In recent weeks we have seen several prominent EV manufacturers announce their intention to transition from CCS connectors to NACS for fast DC Level 3 charging. From Ford to GM, and now Rivian making the jump in 2024 to the more compact NACS connector and the more extensive Tesla-backed Supercharger network. But what about home charging? Most home charging equipment today comes with the J1772 connector. Are J1772 home EV chargers becoming obsolete? No. Not for many years, and the existence of adapters means years of service life into the future.

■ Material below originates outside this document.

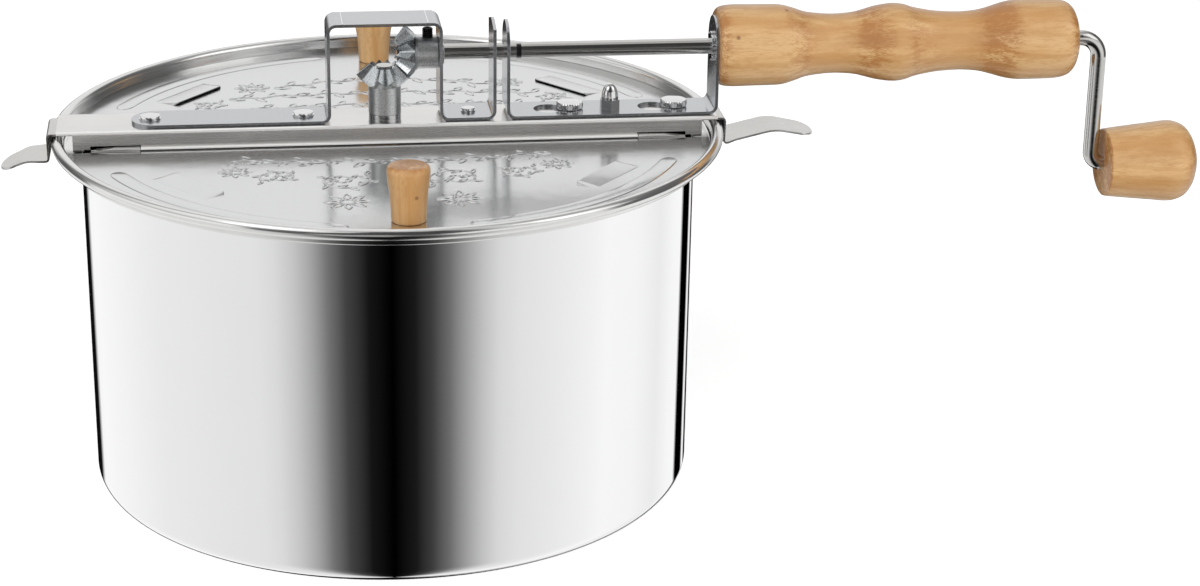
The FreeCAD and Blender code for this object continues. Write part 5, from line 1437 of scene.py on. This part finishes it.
# %% [markdown]
# Both halves are now built by the same steps and joined, each with its own ornament, and the front
# one is turned by half a turn about the middle of the pot. The tongues at the hinge are duller than
# the sheet, like the crossbar's flanges.

# %% Press both lid halves
RIB_RADIUS = lid_radius - 12.2 * MM
RIB_START, RIB_END = math.radians(21.0), math.radians(79.0)
RIB_STEPS = 40
TONGUE_START, TONGUE_END = 93.5 * MM, 112 * MM


def rib_path(start, end):
    """Arc that a rib follows, on the sheet."""
    points = []
    for step in range(RIB_STEPS + 1):
        angle = start + (end - start) * step / RIB_STEPS
        points.append((RIB_RADIUS * math.cos(angle), RIB_RADIUS * math.sin(angle), lid_top))
    return flat_line("rib", points)


for place_name, body, half_turn, ornament in (
        ("front", "front_lid", math.pi, front_ornament), ("rear", "rear_lid", 0.0, rear_ornament)):
    parts = [lid_plate("plate")]
    for bearing in (LOUVRE_BEARING, math.pi - LOUVRE_BEARING):
        parts.append(louvre_hood("hood", bearing))
    for start, end in ((RIB_START, RIB_END), (math.pi - RIB_END, math.pi - RIB_START)):
        rib = run_tree(rib_path(start, end), rib_tree, Material=lid_sheet)
        shade_by_angle(rib, 40)
        heights = [vertex.co.z - lid_top for vertex in rib.data.vertices]
        print("rib from", round(min(heights) / MM, 2), "to", round(max(heights) / MM, 2), "mm")
        parts.append(rib)
    for way in (-1, 1):
        parts += end_knuckle("knuckle", way)
    parts += ornament()
    lid = join_pieces("pressed_lid_" + place_name, parts, lid_sheet)
    lid.data.materials.append(folded_flange)
    for face in lid.data.polygons:
        on_tongue = TONGUE_START < abs(face.center.x) < TONGUE_END
        face.material_index = int(on_tongue and face.center.y < HINGE_EDGE)
    lid.data.transform(Matrix.Rotation(half_turn, 4, "Z"))
    dress(lid, body, "lid_steel", "lid_" + place_name)

# %% [markdown]
# A mirror shows the room, so the room is part of the finish. The pot stands on a white table. The
# table is left out of mirror reflections, because inside a light tent the polished parts mirror
# the tent itself, all round and also below the table's edge. The camera sees a white table
# that keeps the pot's soft shadow.

# %% Table
TABLE_REACH = 6.0
FLOOR_DROP = 0.2 * MM

corners = [(x * TABLE_REACH, y * TABLE_REACH, -FLOOR_DROP)
           for x, y in ((-1, -1), (1, -1), (1, 1), (-1, 1))]
table_mesh = bpy.data.meshes.new("table")
table_mesh.from_pydata(corners, [], [(0, 1, 2, 3)])
table = link_object("table", table_mesh)
table_paint, tree, shader = new_material("table_paint")
shader.inputs["Base Color"].default_value = (0.8, 0.8, 0.8, 1)
shader.inputs["Roughness"].default_value = 0.9
shader.inputs["Specular IOR Level"].default_value = 0.0
lift = add_node(tree, "ShaderNodeEmission", None, Color=(1, 1, 1, 1), Strength=0.6)
lit = add_node(tree, "ShaderNodeAddShader", None, _0=shader.outputs[0], _1=lift.outputs[0])
ray = tree.nodes.new("ShaderNodeLightPath")
paint = add_node(tree, "ShaderNodeMixShader", None, _0=ray.outputs["Is Camera Ray"],
                 _1=shader.outputs[0], _2=lit.outputs[0])
tree.links.new(paint.outputs[0], tree.nodes["Material Output"].inputs["Surface"])
table.data.materials.append(table_paint)
table.visible_glossy = False
print("table", 2 * TABLE_REACH, "m wide")

# %% [markdown]
# Where does a point of the pot's wall look? Seen from above, a wall that faces the bearing b,
# counted from the camera's, mirrors the direction 2b, plus the small angle under which the camera
# itself stands off to the side. So a tent whose grey depends on the direction alone draws upright
# bands on the pot, with soft or hard sides. The greys below are what the wall should show, and a
# Float Curve carries them round the tent.

# %% Greys round the tent, below the pot's rim
WALL_RADIUS = (wall_outside + base_outside) / 2
camera_bearing = math.atan2(CAMERA_PLACE.x, -CAMERA_PLACE.y)
camera_distance = math.hypot(CAMERA_PLACE.x, CAMERA_PLACE.y)
# wall bearing from the camera, in degrees, and the grey that the wall shows there
BAND = ((-88, 0.004), (-75.2, 0.004), (-72.6, 0.97), (-69, 1.0), (-58, 0.96), (-46, 0.88),
        (-34, 0.84), (-24, 0.81), (-20.5, 0.75), (-17, 0.60), (-14, 0.41), (-11, 0.18),
        (-8, 0.06), (-4, 0.008), (0, 0.0), (4, 0.01), (7, 0.05), (10, 0.16), (13, 0.36),
        (16, 0.57), (19, 0.73), (23, 0.81), (30, 0.87), (38, 0.95), (42, 1.0), (50, 0.98),
        (58, 0.89), (64, 0.98), (68.6, 1.0), (69.6, 0.0), (75, 0.0), (76, 1.0), (77.4, 1.0),
        (78.6, 0.01), (86, 0.01))


def mirrored_heading(bearing):
    """Direction, in degrees from the camera's, that a wall point at this bearing mirrors."""
    turn = math.radians(bearing)
    aside = math.atan2(WALL_RADIUS * math.sin(turn),
                       camera_distance - WALL_RADIUS * math.cos(turn))
    return 2 * bearing + math.degrees(aside)


tent = bpy.data.worlds.new("tent")
tent.use_nodes = True
bpy.context.scene.world = tent
tree = tent.node_tree
direction = add_node(tree, "ShaderNodeTexCoord").outputs["Generated"]


def along_direction(vector):
    """How far the viewing direction points along a vector."""
    return add_node(tree, "ShaderNodeVectorMath", {"operation": "DOT_PRODUCT"}, _0=direction,
                    _1=vector).outputs["Value"]


rise = along_direction(UP)
frontwards = along_direction((math.sin(camera_bearing), -math.cos(camera_bearing), 0))
rightwards = along_direction((math.cos(camera_bearing), math.sin(camera_bearing), 0))
heading = maths(tree, "ARCTAN2", rightwards, frontwards)
round_share = add_node(tree, "ShaderNodeMapRange", None, Value=heading, From_Min=-math.pi,
                       From_Max=math.pi).outputs[0]
band_curve = add_node(tree, "ShaderNodeFloatCurve", None, Value=round_share)
curve = band_curve.mapping.curves[0]
curve.points[0].location = (0.0, BAND[0][1])
curve.points[1].location = (1.0, BAND[-1][1])
for bearing, grey in BAND:
    curve.points.new(0.5 + mirrored_heading(bearing) / 360, grey)
for point in curve.points:
    point.handle_type = "VECTOR"
band_curve.mapping.update()
band = band_curve.outputs[0]
print("band curve:", len(curve.points), "points")

# %% [markdown]
# The rest of the tent is a few broad steps. The strip at table height is dark with pale panes in
# it, which draws streaks along rods and beads. Higher up, the sides grow brighter towards the roof,
# and in front a dark opening reaches almost overhead. The back wall is bright, because that is what
# the lids mirror. Only mirror reflections see all this. The camera sees plain white, and matt
# surfaces are lit by an even sky with a broad window at the front.

# %% Tent above the band
def ramp(value, start, end, low, high):
    """Soft step from one level to another."""
    return add_node(tree, "ShaderNodeMapRange", {"interpolation_type": "SMOOTHSTEP"},
                    Value=value, From_Min=start, From_Max=end, To_Min=low, To_Max=high).outputs[0]


def blend(share, first, second):
    """Mix of two levels."""
    return maths(tree, "ADD", first, maths(tree, "MULTIPLY", share,
                                           maths(tree, "SUBTRACT", second, first)))


def pane(middle, half, soft):
    """One upright pane of the tent, as a share that fades out at both sides. In degrees."""
    off = maths(tree, "ABSOLUTE", maths(tree, "SUBTRACT", heading, math.radians(middle)))
    return ramp(off, math.radians(half), math.radians(half + soft), 1.0, 0.0)


aside = maths(tree, "ABSOLUTE", heading)
at_back = ramp(aside, 2.4, 2.75, 0.0, 1.0)
LOW_DARK, OPENING_DARK, BACK_WALL = 0.12, 0.04, 0.93
# middle, half width and soft edge of each pale pane, in degrees, and its grey
LOW_PANES = ((-82, 30, 8, 1.0), (48, 24, 10, 0.95), (152, 12, 10, 0.6), (-12, 8, 10, 0.4))
low_strip = LOW_DARK
for middle, half, soft, grey in LOW_PANES:
    low_strip = blend(pane(middle, half, soft), low_strip, grey)
low_strip = blend(maths(tree, "MULTIPLY", at_back, ramp(rise, 0.0, 0.06, 0.0, 1.0)), low_strip,
                  BACK_WALL)
leftness = ramp(heading, math.radians(-20), math.radians(20), 1.0, 0.0)
right_side = blend(pane(48, 24, 20), ramp(rise, 0.55, 0.9, 0.14, 0.5), 0.7)
left_side = blend(pane(-82, 30, 20), ramp(rise, 0.3, 0.9, 0.2, 0.5),
                  ramp(rise, 0.2, 0.75, 0.5, 1.0))
sides = blend(leftness, right_side, left_side)
opening = maths(tree, "MULTIPLY", ramp(aside, 0.40, 0.75, 1.0, 0.0),
                ramp(rise, 0.93, 0.965, 1.0, 0.0))
upper = blend(opening, sides, OPENING_DARK)
upper = blend(at_back, upper, BACK_WALL)
room = blend(ramp(rise, 0.20, 0.28, 0.0, 1.0), low_strip, upper)
room = blend(ramp(rise, -0.27, -0.20, 0.0, 1.0), band, room)
ray = tree.nodes.new("ShaderNodeLightPath")
SKY_LEVEL, WINDOW_LEVEL = 0.22, 1.9
towards_window = maths(tree, "MAXIMUM", along_direction((-0.12, -0.96, 0.25)), 0.0)
window = maths(tree, "MULTIPLY", maths(tree, "POWER", towards_window, 2.0), WINDOW_LEVEL)
daylight = maths(tree, "ADD", window, SKY_LEVEL)
brightness = blend(ray.outputs["Is Glossy Ray"], daylight, room)
brightness = blend(ray.outputs["Is Camera Ray"], brightness, 1.0)
back = tree.nodes["Background"]
tree.links.new(brightness, back.inputs["Strength"])
back.inputs["Color"].default_value = (1, 1, 1, 1)
print("tent:", len(tree.nodes), "nodes")

# %% [markdown]
# Two lamps stand in the tent, a stronger one above and to the left and a weaker one to the right.
# Both are broad panels, so that every shadow is soft and the lacquer catches a gentle light.

# %% Lamps
def soft_lamp(name, place, target, size, power):
    """Large square lamp that faces a point."""
    data = bpy.data.lights.new(name, "AREA")
    data.shape = "SQUARE"
    data.size = size
    data.energy = power
    lamp = bpy.data.objects.new(name, data)
    lamp.location = place
    lamp.rotation_euler = (Vector(target) - Vector(place)).to_track_quat("-Z", "Y").to_euler()
    bpy.context.scene.collection.objects.link(lamp)
    print(name, power, "W")


POPPER_MIDDLE = (0.05, 0, 0.12)
soft_lamp("key_panel", (-0.9, -0.9, 1.5), POPPER_MIDDLE, 1.1, 3.0)
soft_lamp("fill_panel", (1.2, -0.5, 1.1), POPPER_MIDDLE, 0.9, 2.0)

CCS and NACS will coexist for some time
The NACS connector (formerly known as the Tesla connector) is now on track to become the dominant standard for North America. However, standards and infrastructure developments take years to change. While Ford and GM have announced their intentions to transition, the fact remains that all of their current EV models are coming off the production line with CCS and J1772. If you plan on purchasing any electric car that isn’t a Tesla this year, you are much better with a home charging station with a J1772 connector. In fact, even if you’re buying a car from Tesla, some of our top recommendations are using J1772, because those products offer unique features not found on Tesla’s native offerings.
When the time comes to buy another car in several years’ time, the J1772 charger in your garage will NOT become obsolete because of the existence of adapters. Just like Tesla delivers cars with J1772-to-NACS adapters with the purchase of new cars, other brands are going to make available NACS-to-J1772 adapters when NACS becomes even more ubiquitous. You can already buy such adapters today on the aftermarket if you want to charge non-Tesla cars at Tesla-branded charging stations.
As with all major transitions, there will be an awkward couple of years when we will need to carry adapters in the trunk. But in ~five years’ time, we are predicting the industry will rally around a single connector.
What are J1772, CCS, and NACS?
Simply put, J1772 is a connector for Level 1 and Level 2 charging adopted by most electric vehicle manufacturers outside of Tesla. It can deliver up to 80 amps at 240 volts for 19 kW of alternating current. The Combined Charging System (CCS) is a Level 3 fast charging connector that combines a J1772 connection at the top with two large direct current (DC) pins at the bottom for high-voltage charging.
The North American Charging Standard (NACS) is a connector designed by Tesla Motors, and open-sourced in 2022 after being proprietary for more than a decade. The main benefit of NACS is much more developed Supercharger infrastructure in North America that allows for easy long distance travel. A secondary underrated benefit is a more compact design, as both Level 2 AC and Level 3 DC charging is handled by the same pins.